# havent/haver



## huffmole

Hi, 
I am just wondering if it is possible to actually write this in catalan, i.e. does it make sense? If not could some suggest a better way of translating it?

"﻿havent sobreviscut al supressió durant els anys Franco."

Thanks


----------



## Agró

huffmole said:


> oops sorry forgot the sentence!
> 
> "﻿havent sobreviscut *a la* supressió durant els anys *de* Franco."

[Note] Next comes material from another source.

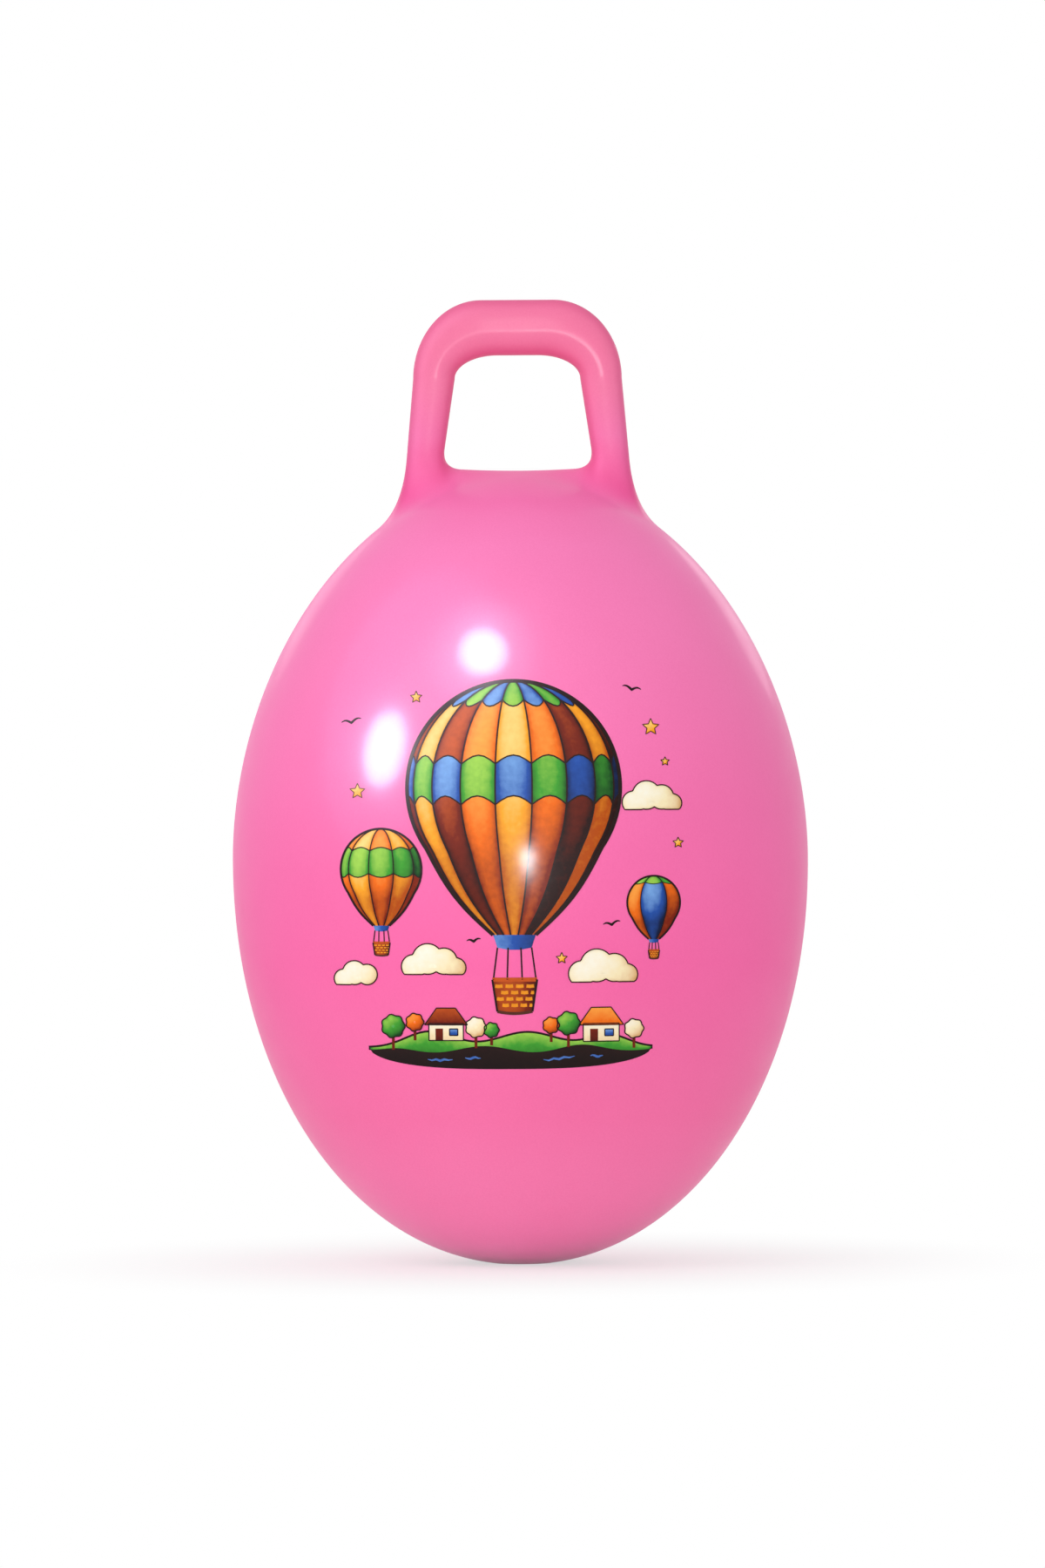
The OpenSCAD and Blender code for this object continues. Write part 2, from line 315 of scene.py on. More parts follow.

*Supressió *is a feminine noun.


----------



## betulina

Yes, it makes sense as a part of a sentence. What's the original?


----------



## huffmole

Havent sobreviscut a la supresió i tots intents a *la reduir* a no res durant els anys de Franco, la català va experimentar una segona _Renaixença _en els anys *vuitanta*. 
the highlighted bits are other bits i'm not sure of!


----------



## betulina

You're not giving the original sentence, but in your translation the construction is perfect. 




huffmole said:


> Havent sobreviscut a la supressió [or "repressió"?]  i tots els intents [de quedar en no-res a *la reduir* a no res] durant els anys de Franco, la català va experimentar una segona _Renaixença _en els anys *vuitanta* .


----------



## huffmole

thanks for your help!


----------



## ernest_

Hola, 

a la correcció de la Betulina hi ha un tros que no em queda gaire clar:
_
Havent sobreviscut a la supresió i tots intents a *la reduir* a no res_

La part "a la reduir a no res" no és correcte. Hauria de ser "*de* reduir*-lo* a no res" (en la meva opinió, no té gaire sentit "intents de quedar en no res", no?)


----------



## betulina

Tens tota la raó, Ernest, és com si "ell mateix" volgués eliminar-se. Estic molt d'acord amb el que proposes.


----------



## huffmole

thanks again!


----------